Another place where the Summit opposition is working furiously: Iowa, where opposition to the CO2 pipeline network is so intense that it became an issue in the 2020 presidential primary. Regulators in the state have been more willing to greenlight permits for the project, but grassroots activists have pressured many counties into some form of opposition.
The same counties with CO2 pipeline moratoria have enacted bans or land use restrictions on developing various forms of renewables, too. Like Kossuth County, which passed a resolution decrying the use of eminent domain to construct the Summit pipeline – and then three months later enacted a moratorium on utility-scale solar.
I asked Jessica Manzour, a conservation program associate with Sierra Club fighting the Summit pipeline, about this phenomenon earlier this week. She told me that some counties are opposing CO2 pipelines and then suddenly tacking on or pivoting to renewables next. In other cases, counties with a burgeoning opposition to renewables take up the pipeline cause, too.
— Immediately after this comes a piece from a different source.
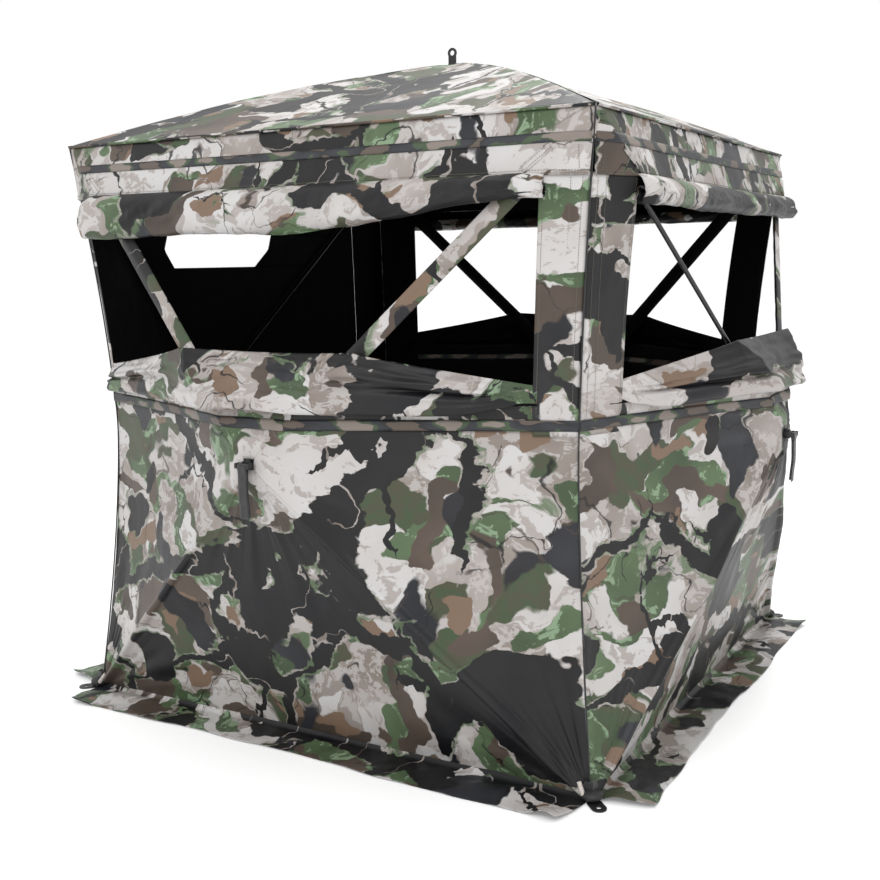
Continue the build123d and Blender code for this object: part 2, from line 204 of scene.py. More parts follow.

In either case, this general frustration with energy companies developing large plots of land is kicking up dust in places that previously may have had a much lower opposition risk.
“We painted a roadmap with this Summit fight,” said Jess Manzour, a campaigner with Sierra Club involved in organizing opposition to the pipeline at the grassroots level, who said zealous anti-renewables activists and officials are in some cases lumping these items together under a broad umbrella. ”I don’t know if it’s the people pushing for these ordinances, rather than people taking advantage of the situation.”